2. Fear of the unknown
There is nothing tougher in life than not knowing what exactly you are afraid of. Should you let your guard down and tell your husband that you had an abortion in college that’s maybe why you are having issues with child bearing, how would he react? Would he be mad or supportive? Would he wish you had told him earlier? What will happen to your 5 years of marriage? These unanswered questions pose more problems than solutions and it is only human to take the easy way out and feign lack of knowledge.

3. Previous experiences
Once bitten twice shy, we all know that too well. If you ever did tell someone you thought you trusted your truth and it backfires on your face, your truthmeter automatically gets faulty. You decide to hold your truths at heart and your awful experience paralyze you from ever trusting anyone with your truth.

4. Self-acceptance
Before you confide in anyone about your truth you need to have accepted it first. Many are times when we mentally block our experiences in hopes that by ignoring them, they never happened. We cannot erase the past, that’s for sure but we still have a shot at dictating our future. For instance, accepting that you were sexually abused at some point in life does not mean that you are letting the experience define you. Instead it means that you are acknowledging that it happened but you are willing to get help and take the necessary action to ensure it never happens again to you or any other person. It is easier for others to accept the truth with you than for you. So begin by accepting your truth first.

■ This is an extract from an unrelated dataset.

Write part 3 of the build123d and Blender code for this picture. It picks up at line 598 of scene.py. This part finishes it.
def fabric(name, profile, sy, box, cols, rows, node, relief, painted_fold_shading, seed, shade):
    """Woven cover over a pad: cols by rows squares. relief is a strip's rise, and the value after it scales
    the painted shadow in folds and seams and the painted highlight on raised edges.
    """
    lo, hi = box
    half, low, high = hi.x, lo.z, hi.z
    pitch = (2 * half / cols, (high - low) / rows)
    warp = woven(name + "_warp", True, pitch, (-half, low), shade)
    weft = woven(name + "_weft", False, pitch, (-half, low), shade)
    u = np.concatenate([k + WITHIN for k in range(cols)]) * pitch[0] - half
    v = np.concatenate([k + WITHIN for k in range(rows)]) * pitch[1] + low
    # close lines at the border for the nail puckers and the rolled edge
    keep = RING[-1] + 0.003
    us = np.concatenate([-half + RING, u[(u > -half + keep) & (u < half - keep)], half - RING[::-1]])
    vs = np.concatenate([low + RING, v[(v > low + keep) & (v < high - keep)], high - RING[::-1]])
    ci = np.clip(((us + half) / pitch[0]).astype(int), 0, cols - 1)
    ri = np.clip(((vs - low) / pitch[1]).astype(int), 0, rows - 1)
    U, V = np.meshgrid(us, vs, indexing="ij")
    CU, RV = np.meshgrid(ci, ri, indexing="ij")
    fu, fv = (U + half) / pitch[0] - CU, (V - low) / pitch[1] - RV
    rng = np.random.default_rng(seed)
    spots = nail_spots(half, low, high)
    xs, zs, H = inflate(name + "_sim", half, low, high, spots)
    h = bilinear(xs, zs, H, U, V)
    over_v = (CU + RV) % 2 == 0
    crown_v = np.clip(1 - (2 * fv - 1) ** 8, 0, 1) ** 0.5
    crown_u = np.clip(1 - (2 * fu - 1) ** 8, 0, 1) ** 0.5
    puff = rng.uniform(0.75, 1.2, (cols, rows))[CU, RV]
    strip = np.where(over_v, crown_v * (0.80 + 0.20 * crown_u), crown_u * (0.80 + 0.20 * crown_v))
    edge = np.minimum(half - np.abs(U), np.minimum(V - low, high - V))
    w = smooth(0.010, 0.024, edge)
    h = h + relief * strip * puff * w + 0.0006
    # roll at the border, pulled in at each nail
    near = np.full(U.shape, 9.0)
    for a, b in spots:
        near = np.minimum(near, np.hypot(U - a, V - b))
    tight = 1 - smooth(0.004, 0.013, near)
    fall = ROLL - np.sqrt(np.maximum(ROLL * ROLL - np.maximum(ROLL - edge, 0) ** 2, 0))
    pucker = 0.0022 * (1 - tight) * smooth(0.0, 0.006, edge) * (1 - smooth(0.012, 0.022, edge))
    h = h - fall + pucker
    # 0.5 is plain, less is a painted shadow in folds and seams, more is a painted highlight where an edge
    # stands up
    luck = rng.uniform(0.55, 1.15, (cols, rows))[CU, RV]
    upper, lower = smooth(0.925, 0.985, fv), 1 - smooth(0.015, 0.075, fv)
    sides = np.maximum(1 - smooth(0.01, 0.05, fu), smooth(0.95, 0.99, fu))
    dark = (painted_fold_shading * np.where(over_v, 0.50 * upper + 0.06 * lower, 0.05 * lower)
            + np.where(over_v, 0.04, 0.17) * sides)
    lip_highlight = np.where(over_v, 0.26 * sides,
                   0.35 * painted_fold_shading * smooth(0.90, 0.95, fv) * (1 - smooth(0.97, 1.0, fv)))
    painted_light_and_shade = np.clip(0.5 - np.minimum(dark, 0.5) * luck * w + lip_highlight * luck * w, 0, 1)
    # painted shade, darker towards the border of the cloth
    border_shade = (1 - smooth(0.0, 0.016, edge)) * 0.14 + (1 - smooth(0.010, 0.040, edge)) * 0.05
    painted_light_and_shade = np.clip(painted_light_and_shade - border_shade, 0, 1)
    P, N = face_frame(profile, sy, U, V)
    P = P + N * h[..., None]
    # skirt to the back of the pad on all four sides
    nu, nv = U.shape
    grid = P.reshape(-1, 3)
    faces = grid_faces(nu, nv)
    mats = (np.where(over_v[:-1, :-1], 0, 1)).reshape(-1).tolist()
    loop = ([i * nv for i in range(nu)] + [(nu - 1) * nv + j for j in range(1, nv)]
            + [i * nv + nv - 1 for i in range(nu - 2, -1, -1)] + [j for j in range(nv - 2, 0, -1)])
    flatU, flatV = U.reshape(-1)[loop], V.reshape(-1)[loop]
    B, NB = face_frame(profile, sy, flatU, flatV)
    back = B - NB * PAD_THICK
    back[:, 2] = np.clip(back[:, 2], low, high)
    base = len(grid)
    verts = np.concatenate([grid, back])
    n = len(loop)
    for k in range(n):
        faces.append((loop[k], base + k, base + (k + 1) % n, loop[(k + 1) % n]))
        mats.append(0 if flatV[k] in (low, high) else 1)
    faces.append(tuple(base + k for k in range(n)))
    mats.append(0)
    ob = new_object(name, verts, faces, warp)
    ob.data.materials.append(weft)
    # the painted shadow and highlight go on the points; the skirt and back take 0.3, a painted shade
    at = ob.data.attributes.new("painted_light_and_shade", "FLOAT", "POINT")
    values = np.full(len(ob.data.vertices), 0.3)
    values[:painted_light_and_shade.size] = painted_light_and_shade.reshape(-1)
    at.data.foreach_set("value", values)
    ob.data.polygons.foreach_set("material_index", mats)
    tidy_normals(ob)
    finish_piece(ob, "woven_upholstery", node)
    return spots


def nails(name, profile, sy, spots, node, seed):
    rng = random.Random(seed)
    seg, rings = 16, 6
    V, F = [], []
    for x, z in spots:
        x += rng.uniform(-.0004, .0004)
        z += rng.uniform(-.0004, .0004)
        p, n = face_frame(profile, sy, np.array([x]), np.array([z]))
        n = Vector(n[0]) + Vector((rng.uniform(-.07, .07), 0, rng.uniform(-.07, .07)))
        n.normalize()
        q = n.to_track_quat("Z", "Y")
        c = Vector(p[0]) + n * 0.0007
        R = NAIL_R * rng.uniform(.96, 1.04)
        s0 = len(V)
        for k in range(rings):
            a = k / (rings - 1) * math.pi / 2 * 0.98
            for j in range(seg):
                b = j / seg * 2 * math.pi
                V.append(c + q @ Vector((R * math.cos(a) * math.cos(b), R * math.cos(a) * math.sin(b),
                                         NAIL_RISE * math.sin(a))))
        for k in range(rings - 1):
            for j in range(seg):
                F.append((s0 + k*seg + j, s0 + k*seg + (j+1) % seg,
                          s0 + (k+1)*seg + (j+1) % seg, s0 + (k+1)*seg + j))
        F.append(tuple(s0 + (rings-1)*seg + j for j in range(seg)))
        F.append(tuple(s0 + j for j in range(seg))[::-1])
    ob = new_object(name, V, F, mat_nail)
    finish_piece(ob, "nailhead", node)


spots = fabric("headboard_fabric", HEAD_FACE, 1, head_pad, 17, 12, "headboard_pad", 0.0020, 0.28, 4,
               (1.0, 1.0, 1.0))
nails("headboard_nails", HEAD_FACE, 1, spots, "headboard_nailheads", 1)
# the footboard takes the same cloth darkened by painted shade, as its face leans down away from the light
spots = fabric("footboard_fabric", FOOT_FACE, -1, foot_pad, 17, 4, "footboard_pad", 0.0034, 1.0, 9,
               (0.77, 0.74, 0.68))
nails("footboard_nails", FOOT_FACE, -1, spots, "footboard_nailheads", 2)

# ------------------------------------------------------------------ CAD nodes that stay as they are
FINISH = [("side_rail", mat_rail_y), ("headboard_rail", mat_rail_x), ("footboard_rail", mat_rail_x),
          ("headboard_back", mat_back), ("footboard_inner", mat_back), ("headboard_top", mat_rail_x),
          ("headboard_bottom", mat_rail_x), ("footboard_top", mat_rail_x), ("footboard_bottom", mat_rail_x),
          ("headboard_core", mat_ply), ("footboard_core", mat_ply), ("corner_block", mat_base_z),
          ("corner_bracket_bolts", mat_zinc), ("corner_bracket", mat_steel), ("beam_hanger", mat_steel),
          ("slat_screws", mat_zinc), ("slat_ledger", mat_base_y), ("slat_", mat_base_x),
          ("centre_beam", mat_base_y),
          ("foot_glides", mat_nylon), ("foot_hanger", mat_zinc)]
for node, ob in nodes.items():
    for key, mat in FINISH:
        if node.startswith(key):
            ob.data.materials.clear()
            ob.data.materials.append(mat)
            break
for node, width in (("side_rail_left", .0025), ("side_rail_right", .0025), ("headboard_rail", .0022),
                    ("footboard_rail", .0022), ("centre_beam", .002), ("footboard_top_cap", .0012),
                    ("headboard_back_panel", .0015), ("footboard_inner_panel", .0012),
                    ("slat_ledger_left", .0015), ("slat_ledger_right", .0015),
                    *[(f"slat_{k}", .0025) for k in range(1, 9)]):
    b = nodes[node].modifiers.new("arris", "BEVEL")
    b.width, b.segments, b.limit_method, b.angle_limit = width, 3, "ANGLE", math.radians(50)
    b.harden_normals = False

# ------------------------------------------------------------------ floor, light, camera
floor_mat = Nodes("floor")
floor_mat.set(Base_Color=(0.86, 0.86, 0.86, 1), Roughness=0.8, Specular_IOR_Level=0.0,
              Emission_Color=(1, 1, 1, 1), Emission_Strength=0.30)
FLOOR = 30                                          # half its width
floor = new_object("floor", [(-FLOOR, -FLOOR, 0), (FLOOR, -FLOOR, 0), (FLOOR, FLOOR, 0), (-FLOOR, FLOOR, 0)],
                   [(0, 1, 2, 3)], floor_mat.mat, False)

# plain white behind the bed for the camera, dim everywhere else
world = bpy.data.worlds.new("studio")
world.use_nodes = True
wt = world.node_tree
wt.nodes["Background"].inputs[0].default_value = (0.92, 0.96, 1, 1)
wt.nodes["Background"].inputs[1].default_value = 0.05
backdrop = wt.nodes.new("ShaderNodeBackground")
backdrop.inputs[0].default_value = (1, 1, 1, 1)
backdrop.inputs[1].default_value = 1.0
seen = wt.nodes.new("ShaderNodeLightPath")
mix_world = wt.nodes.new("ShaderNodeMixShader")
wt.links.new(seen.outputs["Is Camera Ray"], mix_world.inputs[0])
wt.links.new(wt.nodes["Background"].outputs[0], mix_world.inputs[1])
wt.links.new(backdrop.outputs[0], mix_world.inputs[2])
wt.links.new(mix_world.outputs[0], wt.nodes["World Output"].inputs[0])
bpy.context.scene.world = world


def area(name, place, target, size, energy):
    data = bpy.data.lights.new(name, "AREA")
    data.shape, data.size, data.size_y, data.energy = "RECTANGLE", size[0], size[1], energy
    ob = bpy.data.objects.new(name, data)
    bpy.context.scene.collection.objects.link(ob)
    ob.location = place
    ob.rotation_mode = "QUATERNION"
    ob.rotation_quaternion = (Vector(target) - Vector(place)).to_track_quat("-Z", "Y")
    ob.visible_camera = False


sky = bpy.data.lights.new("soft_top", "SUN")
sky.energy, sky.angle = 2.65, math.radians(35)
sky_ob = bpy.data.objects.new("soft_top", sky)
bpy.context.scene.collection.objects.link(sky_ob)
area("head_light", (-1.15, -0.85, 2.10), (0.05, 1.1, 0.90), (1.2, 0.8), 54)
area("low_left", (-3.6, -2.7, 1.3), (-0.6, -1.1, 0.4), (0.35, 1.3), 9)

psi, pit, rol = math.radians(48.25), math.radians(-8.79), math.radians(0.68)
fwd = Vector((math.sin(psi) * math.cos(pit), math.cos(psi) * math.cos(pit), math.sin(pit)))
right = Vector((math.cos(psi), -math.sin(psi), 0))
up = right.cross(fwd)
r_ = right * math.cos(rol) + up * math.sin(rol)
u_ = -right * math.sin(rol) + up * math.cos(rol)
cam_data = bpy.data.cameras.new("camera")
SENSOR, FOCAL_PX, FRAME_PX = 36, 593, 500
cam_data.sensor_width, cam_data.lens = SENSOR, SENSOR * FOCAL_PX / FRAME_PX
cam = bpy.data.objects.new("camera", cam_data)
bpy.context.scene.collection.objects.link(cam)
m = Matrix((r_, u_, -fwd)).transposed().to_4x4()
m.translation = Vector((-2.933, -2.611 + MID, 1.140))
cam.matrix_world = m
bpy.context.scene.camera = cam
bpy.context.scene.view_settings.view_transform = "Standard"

All in all, the truth is rarely pure and never simple. However, this does not mean that they define who we are. Be strong, choose wisely those whom you trust and never seek validation from any human being. Remember that how we handle our experiences can either make us or break us. At the end of the day we are only human we may falter, we may fall, and we may crush: but our ability to rise up and dust ourselves off is what defines us. Judge not lest though be judged and don’t forget every saint has a past, just as every sinner has a future.

Saturday 6 February 2016

TRUTHS. Part 1*3

February, what a month. I am more than glad to welcome this new month after the shenanigans associated with the festive season and January blues. Anyone living in Kenya knows that January is no joke because somehow everybody seems to be magically broke in January; it doesn’t matter whether you are good at saving, or that you paid all your bills in good time…that dough just doesn’t seem to flow jeez. Enough rambling for now, and allow me to indulge you in something intriguing I recently underwent in this three part blog series I call TRUTHS.

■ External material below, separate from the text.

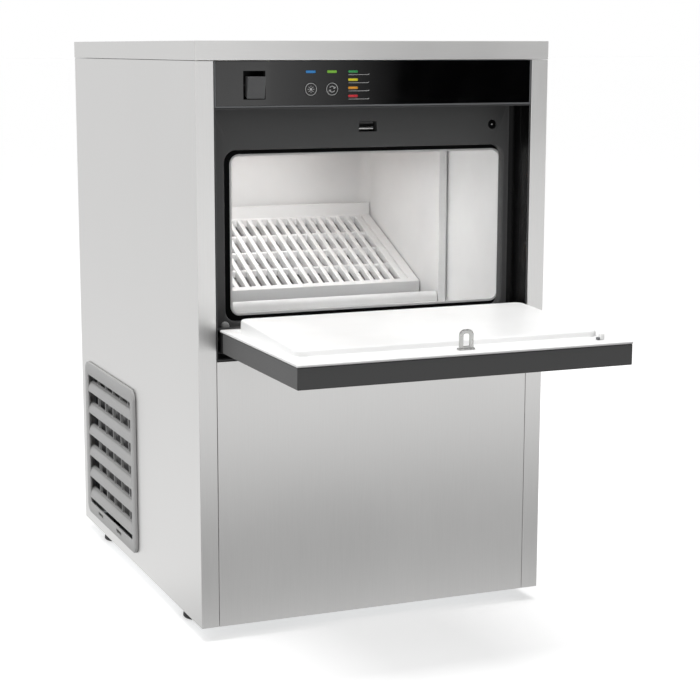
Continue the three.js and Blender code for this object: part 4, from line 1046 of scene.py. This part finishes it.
# Everything else keeps its CAD shape, with flat faces merged and edges rounded: finish and edge radius.
REFINED = {
    "side_panel_left": ("steel", 0.5), "side_panel_right": ("steel", 0.5),
    "lower_front_panel": ("steel", 0.5), "top_lid": ("steel_across", 0.5),
    "back_panel": ("galvanised", 0.2), "base_pan": ("galvanised", 0.3),
    "console_housing": ("housing_grey", 0.3), "console_fascia": ("fascia_black", 0.12),
    "rocker_housing": ("recess_black", 0.2), "rocker": ("rocker_black", 0.5),
    "key_left": ("fascia_black", 0.15), "key_right": ("fascia_black", 0.15),
    "lamp_lens_left": ("lens_blue", 0.15), "lamp_lens_right": ("lens_green", 0.15),
    "control_board": ("board_green", 0.1), "latch_catch": ("frame_grey", 0.2), "catch_jaw": ("chrome", 0.2),
    "flap_shell": ("flap_grey", 0.8),
    "hinge_cap_left": ("recess_black", 0.4), "hinge_cap_right": ("recess_black", 0.4),
    "bin_liner": ("white_plastic", 1.0), "cabinet_foam": ("foam", 0.5), "ice_lining": ("white_plastic", 0.8),
    "spray_bar": ("white_plastic", 0.4),
    "evaporator": ("copper", 0.4), "evaporator_coil": ("copper", 0.3),
    "water_pump": ("rubber", 0.6), "pump_impeller": ("white_plastic", 0.3), "pump_hose": ("rubber", 0.3),
    "inlet_valve": ("white_plastic", 0.5), "drain_fitting": ("grey_plastic", 0.4),
    "cord_gland": ("rubber", 0.3), "condenser": ("aluminium", 0.3), "fan_shroud": ("galvanised", 0.4),
    "fan_motor": ("black_paint", 0.6), "compressor": ("black_paint", 0.8), "hot_gas_valve": ("copper", 0.4),
    "discharge_tube": ("copper", 0.3), "suction_tube": ("copper", 0.3), "liquid_line": ("copper", 0.3),
    "fan_blade": ("aluminium", 0.3),
}

make_camera()
make_studio()
make_door_frame()
make_doorway_trim()
make_flap_liner()
make_flap_foam()
make_strike_loop()
make_door_magnet()
make_ice_slide()
make_water_sump()
make_vent_grille()
make_console_marks()
make_status_lamps()
make_feet()
for part, (look, edge) in REFINED.items():
    refined(part, look, edge)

Last February, I helped a friend organize a surprise engagement for his girlfriend. They had been dating for a year and things were cozy enough between them to take it to the next level. Well, she did say yes and after the customary tears and declarations of endless love they moved in together and even wedding preparations were underway. So last week again this friend, let’s call him Mark, calls me as he needs ideas about their first anniversary celebration,

“I need something classy and authentic but with just the right amount of romance,” he said sounding love struck as usual.
“I got you, what’s the budget?”
“Same as last time.”



So today at 5.00AM Mark’s girlfriend calls me, sobbing and incoherent telling me something along the lines of “you should talk to him” and that she is sorry. I listen half sleepy not understanding a word of what she is saying, heaven knows I hate drama in my life. Besides I had been working the whole night and was in no mental or physical state to understand her. As soon as she hangs up I got back to sleep till around 11AM, when Mark calls and tells me to get ready as he is coming to pick me up in half an hour for brunch. FYI that’s code for we need to talk. He pulls up in front of my house twenty minutes later looking like a tractor ran him over. Then he answers my greeting with a nod as we speed off nearly running over my poor caretaker. This looks really bad.

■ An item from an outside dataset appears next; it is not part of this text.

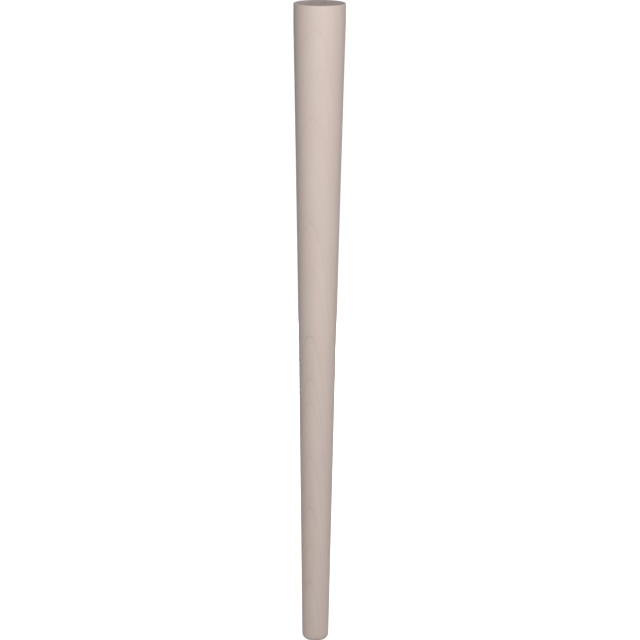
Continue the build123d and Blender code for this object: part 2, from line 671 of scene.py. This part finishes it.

A few cocktails later, I learn that he just broke off his engagement. Case and point, the fiancĂ© had forgotten that she was a mother of two kids, yes KIDS, and in this case four year old twins! How on earth did he find out? He goes on to tell me that he stumbled across a picture that she was tagged on, on Facebook by some dude. In it she was heavily pregnant and when he asked her about it, at first she denied it… then went on to lie to him that the kid was dead. Seeing that it was a sensitive topic he didn't press on.

What intrigued me however wasn’t the news about kids, because everyone knows he loves children as he was always talking about how he needs at least six, but why did he call off the engagement? After the pregnancy discovery they hit a rough patch but he wanted things back to normal that’s why he called her sister to help him chose a dress for her, for the surprise anniversary. Long story short as they were shopping he asked her how her kids were doing. Surprised she told him she only had one child.
“What about the ones you were with at the Kids Festival?”
“Oh! You are confusing them, mine is older but those are Stella’s twins.”

An innocent remark, but that was it. That evening Stella went ballistic on her poor sister who had no idea her kids were a secret. They had a pretty nasty fight where she confessed to having kids (who are alive), and her reason for not telling him was cause she forgot. That simple.


“I cannot trust a mother who can deny her own children to be my wife and possibly the mother of my kids, how on earth," he said.